## Material provided

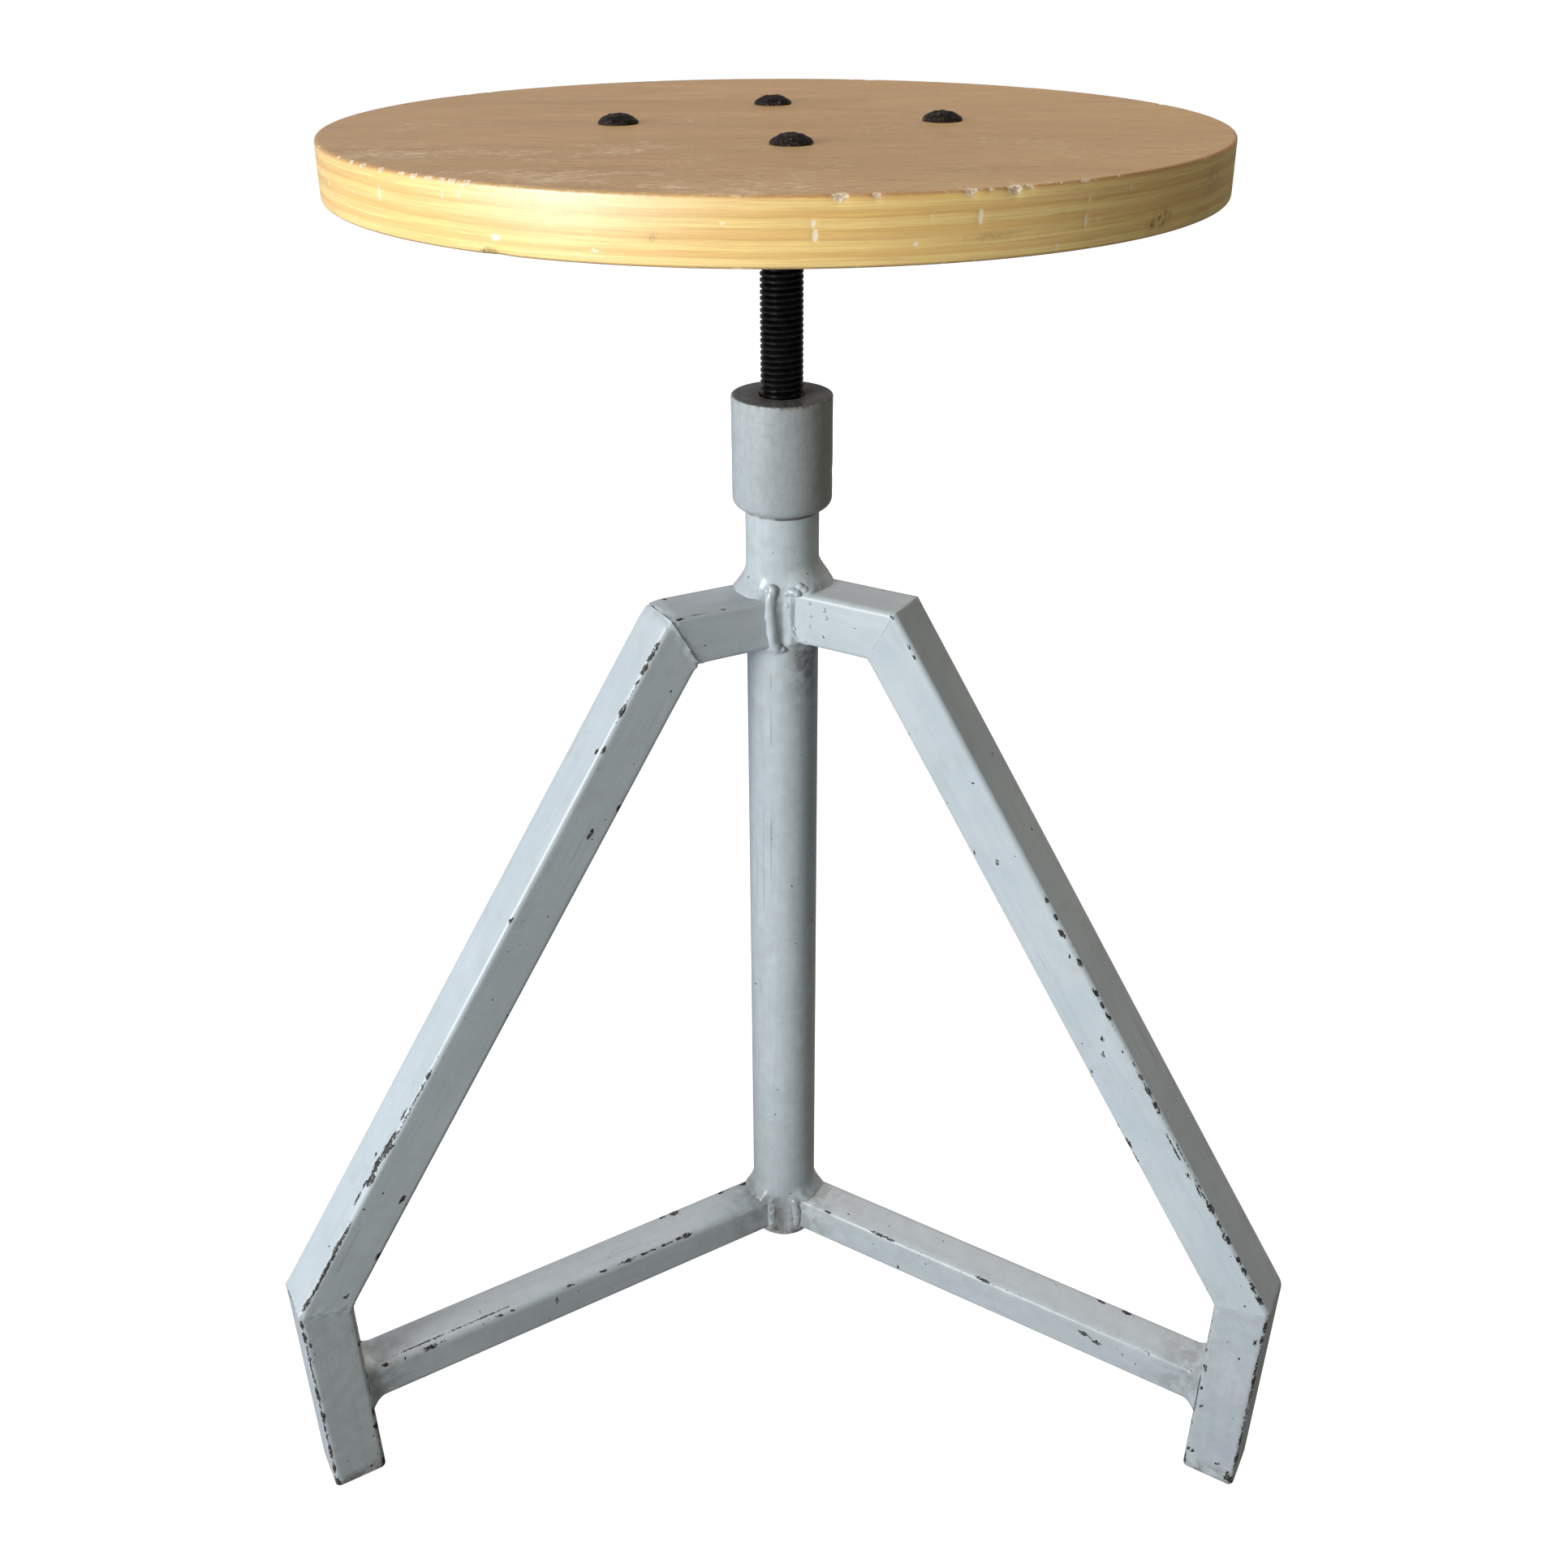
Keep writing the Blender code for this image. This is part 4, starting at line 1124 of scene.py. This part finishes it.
def build_collar():
    low, high, radius = COLLAR_LOW.z, COLLAR_HIGH.z, COLLAR_RADIUS
    bore = THREAD_RADIUS + 0.35 * MM
    profile = [(bore, low + 0.001), (bore, high - 0.8 * MM), (bore + 0.8 * MM, high)]
    profile += [(r, high) for r in spaced(bore + 1.6 * MM, radius - 1.6 * MM, 0.9 * MM)]
    profile += [(radius - 1.6 * MM, high), (radius - 1.0 * MM, high - 0.05 * MM)]
    profile += arc((radius - 0.6 * MM, high - 0.65 * MM), 0.6 * MM, 80, 0, 4)
    profile += [(radius, h) for h in spaced(high - 1.6 * MM, low + 7 * MM, 2 * MM)]
    profile += arc((radius - 4.3 * MM, low + 5.0 * MM), 4.3 * MM, 0, -90, 8)
    profile += [(COLUMN_RADIUS + 1.2 * MM, low + 0.6 * MM), (COLUMN_RADIUS + 0.7 * MM, low + 0.1 * MM),
                (COLUMN_RADIUS - 0.6 * MM, low)]
    steps = 144
    points = turned(profile, steps)
    rows = len(profile)
    flat = points.reshape(-1, 3)
    angle = azimuth_grid(rows, steps)
    height = points[:, :, 2].copy()
    radial = np.hypot(points[:, :, 0] - AXIS.x, points[:, :, 1] - AXIS.y)
    # a worn top, an uneven skin and one nick on the right
    on_side = (radial > radius - 3 * MM) & (height < high - 1.0 * MM)
    from_nick = np.degrees(wrapped(angle + 0.12)) / 7
    nick = np.exp(-(from_nick**2) - ((height - low - 0.016) / (2.2 * MM)) ** 2)
    skin = 0.10 * MM * lumps(flat, 110, 6.0).reshape(rows, steps) - 0.5 * MM * nick
    grow = 1 + np.where(on_side, skin, 0.0) / radius
    grow_from_axis(points, grow)
    on_top = height > high - 0.9 * MM
    worn = on_top * smoothstep(radius - 0.7 * MM, radius - 1.3 * MM, radial)
    oil = on_top * smoothstep(bore + 6.5 * MM, bore + 2.0 * MM, radial) * (
        0.35 + 0.65 * lobe(angle, -90, 55))
    arris = np.exp(-((np.hypot(radial - radius, height - high) / (0.9 * MM)) ** 2))
    facing = lobe(angle, -75, 50)
    around = wrapped(angle + math.pi / 2) * radius
    degrees = np.degrees(wrapped(angle))
    values = {
        "wear": 0.18 + 0.06 * arris * on_top + 0.05 * smoothstep(high - 0.012, high, height),
        "grime": 0.16 + 2.4 * oil + 1.1 * arris * facing * on_top,
        "bare": worn,
        # painted shade: the whole collar darker, as in the seat's shadow, and darker still everywhere but its
        # left side, most of all towards the right
        "painted_shade_and_stain": (0.22 + 0.18 * smoothstep(-125, -95, degrees)
                 + 0.25 * smoothstep(-100, -35, degrees) * smoothstep(60, 20, degrees)),
        "local": np.stack([height * 1.3, radial, around * 3], -1),
    }
    add_piece("collar_shape", points, ring_faces(rows, steps, closed=True), PAINT,
              "frame", ["collar"], values)


build_column()
build_welds()
build_collar()


# ---------------------------------------------------------------- spindle
THREAD_PITCH = 2.5 * MM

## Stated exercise
Your task is to quote the listing above word for word.

## Complete answer
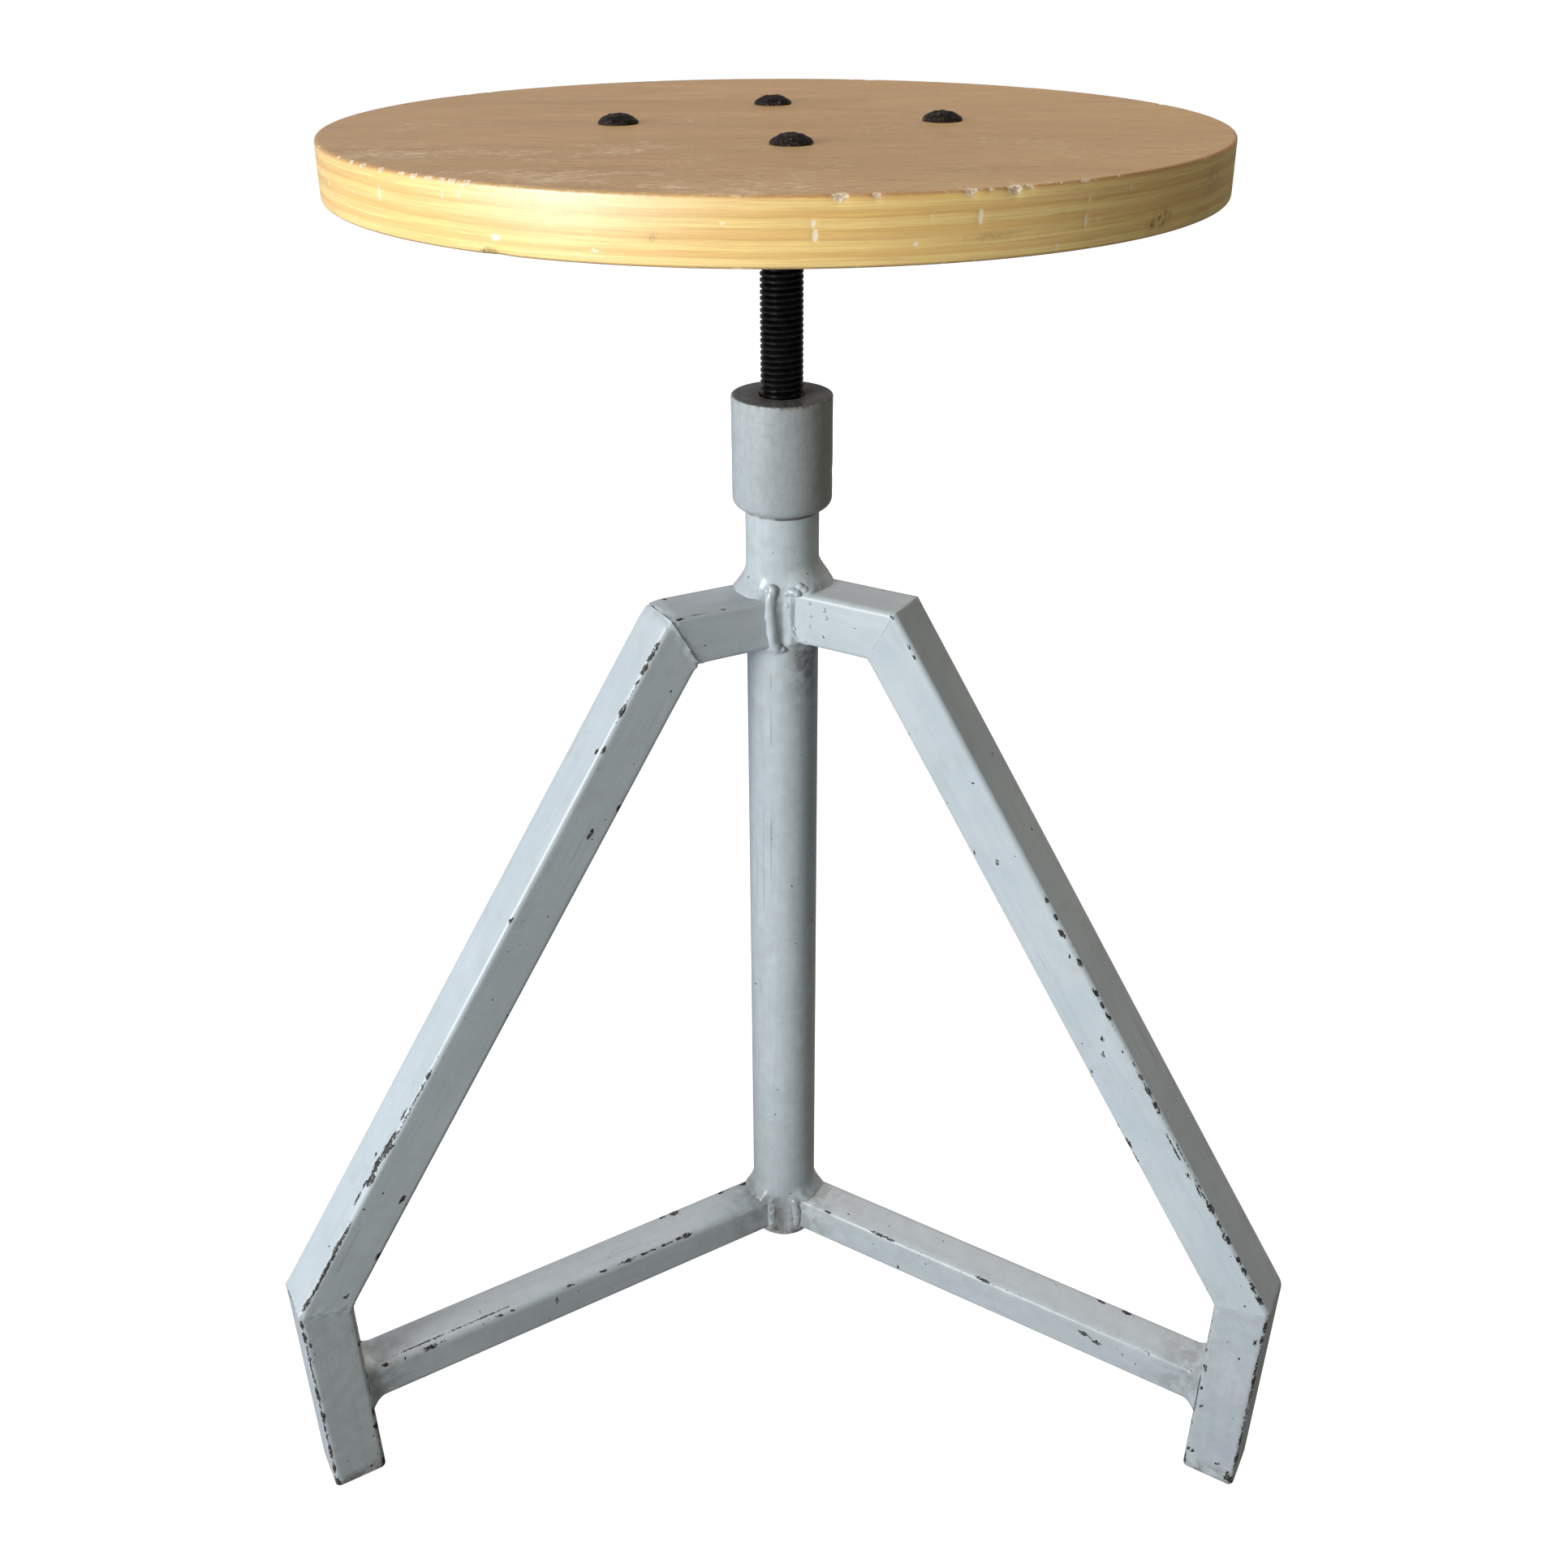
Keep writing the Blender code for this image. This is part 4, starting at line 1124 of scene.py. This part finishes it.
def build_collar():
    low, high, radius = COLLAR_LOW.z, COLLAR_HIGH.z, COLLAR_RADIUS
    bore = THREAD_RADIUS + 0.35 * MM
    profile = [(bore, low + 0.001), (bore, high - 0.8 * MM), (bore + 0.8 * MM, high)]
    profile += [(r, high) for r in spaced(bore + 1.6 * MM, radius - 1.6 * MM, 0.9 * MM)]
    profile += [(radius - 1.6 * MM, high), (radius - 1.0 * MM, high - 0.05 * MM)]
    profile += arc((radius - 0.6 * MM, high - 0.65 * MM), 0.6 * MM, 80, 0, 4)
    profile += [(radius, h) for h in spaced(high - 1.6 * MM, low + 7 * MM, 2 * MM)]
    profile += arc((radius - 4.3 * MM, low + 5.0 * MM), 4.3 * MM, 0, -90, 8)
    profile += [(COLUMN_RADIUS + 1.2 * MM, low + 0.6 * MM), (COLUMN_RADIUS + 0.7 * MM, low + 0.1 * MM),
                (COLUMN_RADIUS - 0.6 * MM, low)]
    steps = 144
    points = turned(profile, steps)
    rows = len(profile)
    flat = points.reshape(-1, 3)
    angle = azimuth_grid(rows, steps)
    height = points[:, :, 2].copy()
    radial = np.hypot(points[:, :, 0] - AXIS.x, points[:, :, 1] - AXIS.y)
    # a worn top, an uneven skin and one nick on the right
    on_side = (radial > radius - 3 * MM) & (height < high - 1.0 * MM)
    from_nick = np.degrees(wrapped(angle + 0.12)) / 7
    nick = np.exp(-(from_nick**2) - ((height - low - 0.016) / (2.2 * MM)) ** 2)
    skin = 0.10 * MM * lumps(flat, 110, 6.0).reshape(rows, steps) - 0.5 * MM * nick
    grow = 1 + np.where(on_side, skin, 0.0) / radius
    grow_from_axis(points, grow)
    on_top = height > high - 0.9 * MM
    worn = on_top * smoothstep(radius - 0.7 * MM, radius - 1.3 * MM, radial)
    oil = on_top * smoothstep(bore + 6.5 * MM, bore + 2.0 * MM, radial) * (
        0.35 + 0.65 * lobe(angle, -90, 55))
    arris = np.exp(-((np.hypot(radial - radius, height - high) / (0.9 * MM)) ** 2))
    facing = lobe(angle, -75, 50)
    around = wrapped(angle + math.pi / 2) * radius
    degrees = np.degrees(wrapped(angle))
    values = {
        "wear": 0.18 + 0.06 * arris * on_top + 0.05 * smoothstep(high - 0.012, high, height),
        "grime": 0.16 + 2.4 * oil + 1.1 * arris * facing * on_top,
        "bare": worn,
        # painted shade: the whole collar darker, as in the seat's shadow, and darker still everywhere but its
        # left side, most of all towards the right
        "painted_shade_and_stain": (0.22 + 0.18 * smoothstep(-125, -95, degrees)
                 + 0.25 * smoothstep(-100, -35, degrees) * smoothstep(60, 20, degrees)),
        "local": np.stack([height * 1.3, radial, around * 3], -1),
    }
    add_piece("collar_shape", points, ring_faces(rows, steps, closed=True), PAINT,
              "frame", ["collar"], values)


build_column()
build_welds()
build_collar()


# ---------------------------------------------------------------- spindle
THREAD_PITCH = 2.5 * MM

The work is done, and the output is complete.